* [STATED PROBLEM] Determine which lines contain the word "picture", then copy those lines.

* [GIVEN MATERIAL]

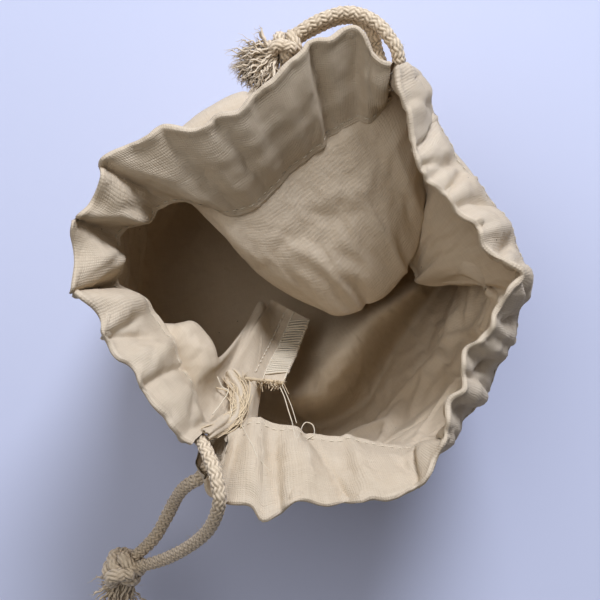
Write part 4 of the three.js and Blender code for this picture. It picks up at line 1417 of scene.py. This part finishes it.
def loose(points, radius, lift_=0.4):
    """A loose thread: it keeps its own heights and never goes through the cloth."""
    p = spline(points, 0.5)
    z = np.array([max(q[2], top_of(q[0], q[1]) + lift_) if top_of(q[0], q[1]) - q[2] < 14 else q[2] for q in p])
    for _ in range(3):
        z = np.maximum(z, np.convolve(np.pad(z, 1, mode="edge"), [0.25, 0.5, 0.25], "valid"))
    p[:, 2] = np.convolve(np.pad(z, 1, mode="edge"), [0.25, 0.5, 0.25], "valid")
    return tube_data(p, radius, 6)


tubes = [
    loose([(-41.1, 10.3, 88), (-43.2, 7.6, 88), (-43.5, 5.4, 88), (-47.5, 5.6, 89), (-51.9, 6.4, 91)], 0.2),
    loose([(-48.0, 2.0, 89), (-50.0, 0.3, 90), (-51.0, -2.9, 90), (-53.7, -8.3, 92), (-55.5, -10.6, 93), (-57.2, -14.0, 95), (-58.3, -17.0, 96)], 0.18),
    loose([(-36.6, -8.6, 70), (-38.4, -11.0, 73), (-41.4, -14.0, 77), (-44.6, -17.4, 82), (-46.6, -19.4, 86), (-44.6, -19.8, 83), (-42.2, -20.4, 80),
           (-41.8, -22.6, 80), (-43.4, -24.0, 84), (-45.8, -22.6, 86.5), (-47.0, -20.6, 87.5)], 0.18),
    loose([(-35.6, -8.8, 69), (-37.6, -11.4, 71), (-40.2, -14.6, 75), (-43.6, -18.0, 80)], 0.14),
]
o = join_tubes("loose_threads_b", tubes, M_THREAD)
finish_piece(o, [], "sack_upper")


# ----------------------------------------------------------------------------------------------
# room: plain floor, soft light, camera over the mouth
# ----------------------------------------------------------------------------------------------
sc = bpy.context.scene
floor_me = bpy.data.meshes.new("floor")
floor_me.from_pydata([(-1.5, -1.5, 0), (1.5, -1.5, 0), (1.5, 1.5, 0), (-1.5, 1.5, 0)], [], [(0, 1, 2, 3)])
floor = bpy.data.objects.new("floor", floor_me)
sc.collection.objects.link(floor)
floor.location.z = -0.0004
nf = Nodes("floor_paper")
pf = nf.new("ShaderNodeBsdfPrincipled", Base_Color=srgb(206, 208, 222), Roughness=0.85)
pf.inputs["Specular IOR Level"].default_value = 0.1
nf.t.links.new(pf.outputs[0], nf.out.inputs["Surface"])
floor.data.materials.append(nf.m)


def area(name, loc, target, size, power, color=(1, 1, 1)):
    d = bpy.data.lights.new(name, "AREA")
    d.shape = "DISK"
    d.size = size
    d.energy = power
    d.color = color
    o = bpy.data.objects.new(name, d)
    sc.collection.objects.link(o)
    o.location = loc
    dirv = np.array(target) - np.array(loc)
    o.rotation_euler = Vector(dirv).to_track_quat("-Z", "Y").to_euler()
    return o


# picture right is (0.447, -0.894), picture up is (0.894, 0.447)
def on_plane(right, up_, z):
    return (0.447 * right + 0.894 * up_, -0.894 * right + 0.447 * up_, z)


key = area("window", on_plane(0.20, 0.776, 0.73), (0, 0, 0.06), 0.42, 9.8, (0.84, 0.91, 1.10))
fill = area("fill", on_plane(-0.36, 0.22, 1.12), (0, 0, 0.05), 0.8, 4.3, (0.90, 0.93, 1.02))
world = bpy.data.worlds.new("room")
sc.world = world
world.use_nodes = True
bg = world.node_tree.nodes["Background"]
bg.inputs[0].default_value = (0.80, 0.80, 0.86, 1)
bg.inputs[1].default_value = 0.17

cam_d = bpy.data.cameras.new("camera")
cam_d.lens = 82.8
cam_d.sensor_width = 36
cam = bpy.data.objects.new("camera", cam_d)
sc.collection.objects.link(cam)
R = Matrix(((0.447, 0.894, 0), (-0.894, 0.447, 0), (0, 0, 1)))   # columns: right, up, back
R = R.to_4x4()
R.translation = (-0.0088, -0.0018, 0.510)
cam.matrix_world = R
sc.camera = cam
sc.view_settings.view_transform = "Standard"
sc.view_settings.look = "Medium High Contrast"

* [CORRECT OUTPUT]
Write part 4 of the three.js and Blender code for this picture. It picks up at line 1417 of scene.py. This part finishes it.
# picture right is (0.447, -0.894), picture up is (0.894, 0.447)